PROBLEM DETAILS — Extract all lines that hold "origin" from the records below.

EXTRACTED MATERIAL —
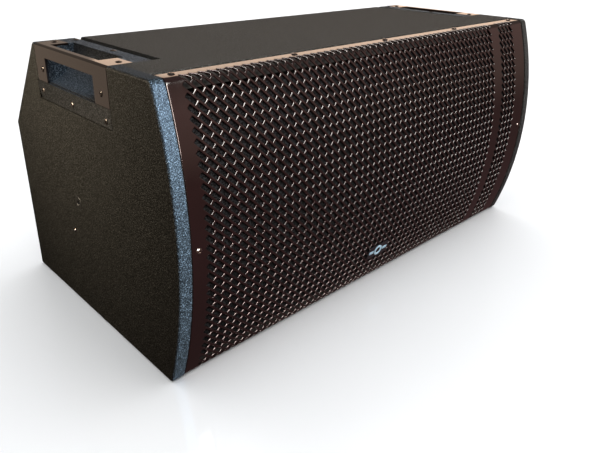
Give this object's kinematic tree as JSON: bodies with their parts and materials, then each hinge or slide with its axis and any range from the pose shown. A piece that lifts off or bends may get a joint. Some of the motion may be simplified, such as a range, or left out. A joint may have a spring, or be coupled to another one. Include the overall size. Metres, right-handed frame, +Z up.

* * *

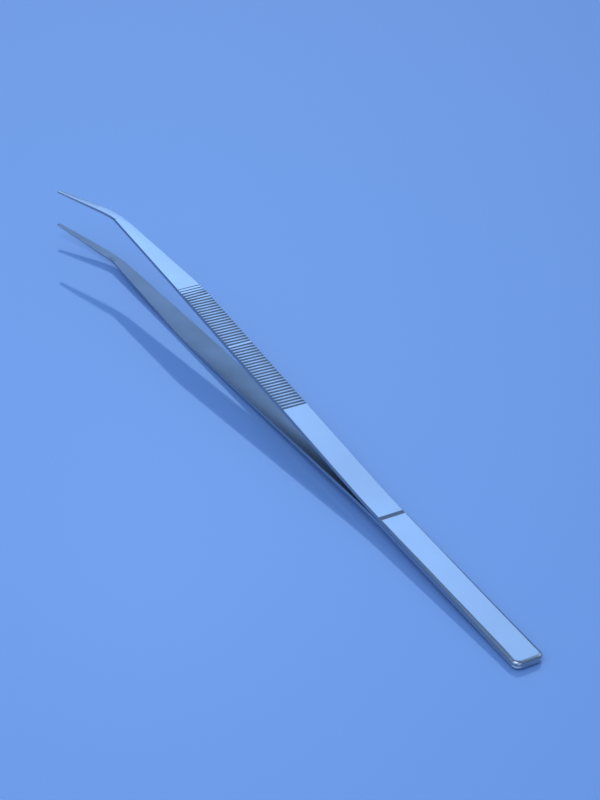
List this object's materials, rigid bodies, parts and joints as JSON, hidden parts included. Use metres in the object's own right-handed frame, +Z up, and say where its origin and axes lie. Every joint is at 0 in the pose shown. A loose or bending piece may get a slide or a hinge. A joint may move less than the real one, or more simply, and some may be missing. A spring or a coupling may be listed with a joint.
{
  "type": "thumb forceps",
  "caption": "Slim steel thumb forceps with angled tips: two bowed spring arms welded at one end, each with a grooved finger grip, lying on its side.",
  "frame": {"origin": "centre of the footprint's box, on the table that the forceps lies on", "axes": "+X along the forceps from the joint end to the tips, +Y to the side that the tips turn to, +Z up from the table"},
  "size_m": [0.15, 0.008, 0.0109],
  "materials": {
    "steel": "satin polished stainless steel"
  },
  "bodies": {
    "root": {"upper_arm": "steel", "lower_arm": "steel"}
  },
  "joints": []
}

ANSWER TO THIS PROBLEM —
List this object's materials, rigid bodies, parts and joints as JSON, hidden parts included. Use metres in the object's own right-handed frame, +Z up, and say where its origin and axes lie. Every joint is at 0 in the pose shown. A loose or bending piece may get a slide or a hinge. A joint may move less than the real one, or more simply, and some may be missing. A spring or a coupling may be listed with a joint.
  "frame": {"origin": "centre of the footprint's box, on the table that the forceps lies on", "axes": "+X along the forceps from the joint end to the tips, +Y to the side that the tips turn to, +Z up from the table"},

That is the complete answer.